Brescianini also doesn’t view Champagne as a direct competitor to Franciacorta due to the vast difference in production volumes in the two regions.

Silvano Brescianini

“We can’t compete with Champagne as it’s too big. They make around 300 million bottles a year and we only make 17.5 million. Champagne can be our friend – we need to work together to promote the culture of high-end traditional sparkling wines,” he told db.

Brescianini predicts that if demand for Franciacorta suddenly spikes, the region would be able to increase production by a maximum of 20% but no more given its fixed borders.

Located between Brescia and Bergamo, the Franciacorta DOC came to be in 1967 and has grown to house 117 producers, the largest 20 of which make 80% of the wine in the region.

Around 80% of the grapes grown in Franciacorta are Chardonnay, 15% Pinot Noir and just 5% Pinot Bianco, which is “fruity but difficult to grow”, according to Brescianini.

The majority of Franciacorta produced (around 85%) is sold in Italy, with Japan, the US, Germany and Switzerland its key export markets.

Franciacorta tends to be lower in residual sugar than Champagne as the grapes ripen more fully due to more exposure to the sun, meaning less need for additional sugar.

The region is deeply committed to organic viticulture – 70% of the land under vine is certified organic and the goal is for the entire region to be certified by 2020.

“Being organic is hard but we’re not a golf course, so we encourage biodiversity and plants growing between the vines. But you can be organic and very bad – the key is to try and bring the vineyards into balance with the terroir,” Brescianini said.

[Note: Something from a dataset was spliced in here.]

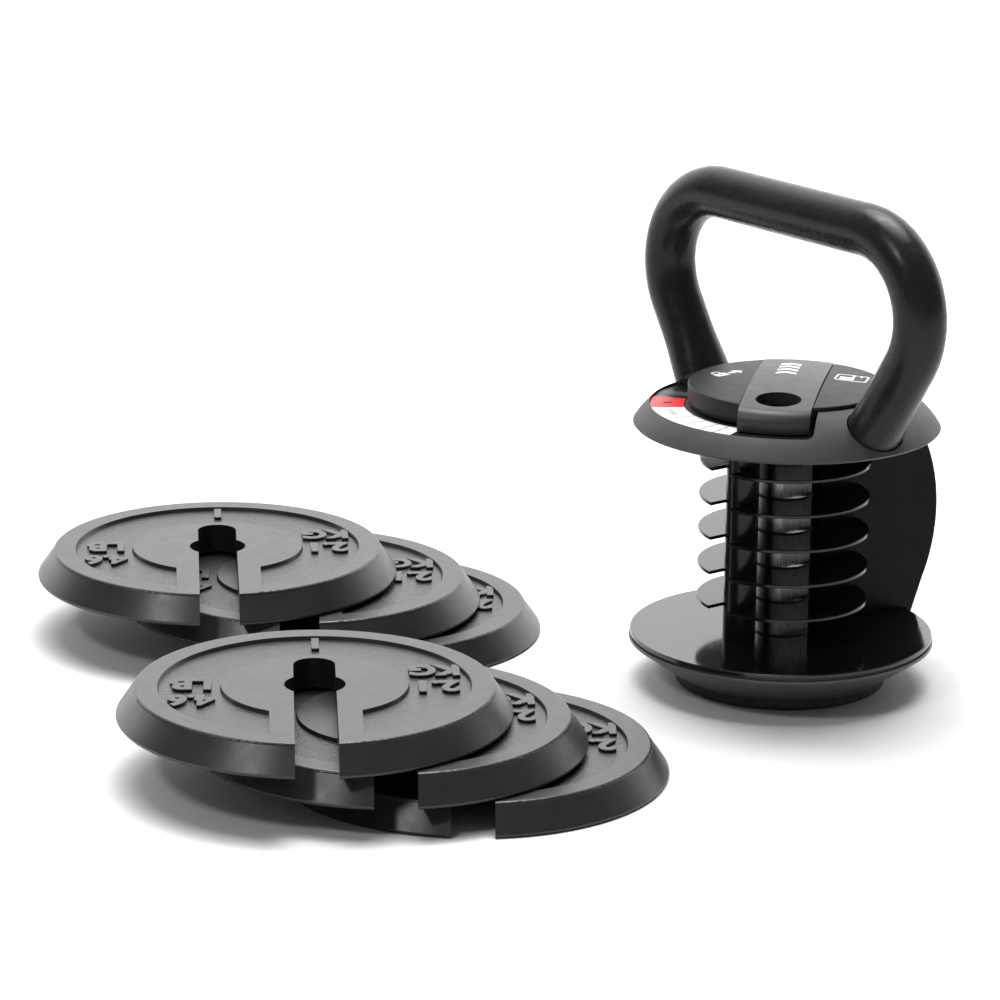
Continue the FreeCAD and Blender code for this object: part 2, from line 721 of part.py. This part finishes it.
def nodes():
    parts = {
        "base_foot": base_foot(),
        "base_dish": base_dish(),
        "base_plate": base_plate(),
        "base_screw": screw_set(base_screws(), 6.0, 3.0, True),
        "dish_screw": screw_set(dish_screws(), 4.0, 2.0, True),
        "shaft_bush_low": shaft_bush_low(),
        "spine_post": spine_post(),
        "spine_fin": spine_fin(),
        "shelf_bush": shelf_bush(),
        "head_plate": head_plate(),
        "head_screw": screw_set(head_screws(), 5.0, 3.0, False),
        "shaft_bush_high": shaft_bush_high(),
        "friction_washer": friction_washer(),
        "top_shell": top_shell(),
        "shell_screw": screw_set(shell_screws(), 2.5, 2.0, True),
        "setting_label": setting_label(),
        "handle": handle(),
        "handle_plug": handle_plug(),
        "handle_screw": screw_set(handle_screws(), 5.0, 3.5, True),
        "selector_shaft": selector_shaft(),
        "dial": dial(),
        "dial_screw": with_socket(dial_screw(), 5.0, 1.6, False),
        "dial_lever": dial_lever(),
        "lever_screw": screw_set(lever_screws(), 2.0, 1.2, True),
    }
    for number, top in enumerate(shelf_tops(), start=1):
        parts["shelf_%d" % number] = shelf(top)
    for name, x, y, level, slot_deg in PLATES:
        parts[name] = placed_plate(x, y, level, slot_deg)
    return parts


os.makedirs("parts", exist_ok=True)
for node_name, shape in nodes().items():
    shape.exportStep("parts/%s.step" % node_name)
    print("%s: %d solid, %.1f cm3" % (node_name, len(shape.Solids), shape.Volume / 1000.0))
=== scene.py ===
"""Looks of the adjustable kettlebell: a handle unit on its foot, with six slotted weight plates beside it.

Everything is in metres, in the frame of the CAD model: +Z up, floor at z = 0, handle along X.
"""

import json
import math

import bmesh
import bpy
from mathutils import Matrix, Vector

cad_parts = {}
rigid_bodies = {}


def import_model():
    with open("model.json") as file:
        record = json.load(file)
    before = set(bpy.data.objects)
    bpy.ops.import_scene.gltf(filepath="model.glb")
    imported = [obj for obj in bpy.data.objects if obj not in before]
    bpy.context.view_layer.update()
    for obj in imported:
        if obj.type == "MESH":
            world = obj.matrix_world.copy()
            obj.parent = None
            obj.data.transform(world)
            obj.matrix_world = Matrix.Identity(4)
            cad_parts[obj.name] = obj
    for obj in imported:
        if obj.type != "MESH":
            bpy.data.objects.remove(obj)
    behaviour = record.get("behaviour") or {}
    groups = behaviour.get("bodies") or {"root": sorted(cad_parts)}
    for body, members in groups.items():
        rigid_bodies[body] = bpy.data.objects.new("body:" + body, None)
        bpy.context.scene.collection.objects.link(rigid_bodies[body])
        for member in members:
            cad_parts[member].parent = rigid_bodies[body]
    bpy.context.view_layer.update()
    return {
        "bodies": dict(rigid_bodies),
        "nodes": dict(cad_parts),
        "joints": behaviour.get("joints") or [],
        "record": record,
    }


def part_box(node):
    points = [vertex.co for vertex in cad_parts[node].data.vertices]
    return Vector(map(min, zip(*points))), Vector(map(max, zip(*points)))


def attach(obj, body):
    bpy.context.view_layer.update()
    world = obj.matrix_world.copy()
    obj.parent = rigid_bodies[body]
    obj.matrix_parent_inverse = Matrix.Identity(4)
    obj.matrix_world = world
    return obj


MM = 0.001

# Camera
CAMERA_PLACE = (1.7277, -1.5208, 0.7578)
CAMERA_AZIMUTH_DEG = 52.76
CAMERA_DOWN_DEG = 15.83
CAMERA_ROLL_DEG = 0.6
CAMERA_LENS_MM = 147.8
SENSOR_MM = 36.0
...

Unique to Franciacorta is the “satèn” style – a blanc de blancs sparkler bottled at a lower pressure with a minimum of 24 months on its lees, giving it its signature “satin-like” smoothness.

Keen to increase Franciacorta listings in the UK, Brescianini and the consorzio are going after Italian restaurants and independent merchants, which are a natural fit for it.

As the category matures, Brescianini has noticed the emergence of a top tier within Franciacorta that could compete with prestige cuvée Champagnes. Ca’ del Bosco, for example, has a recently disgorged programme and its top sparkler is aged for 80 months before release.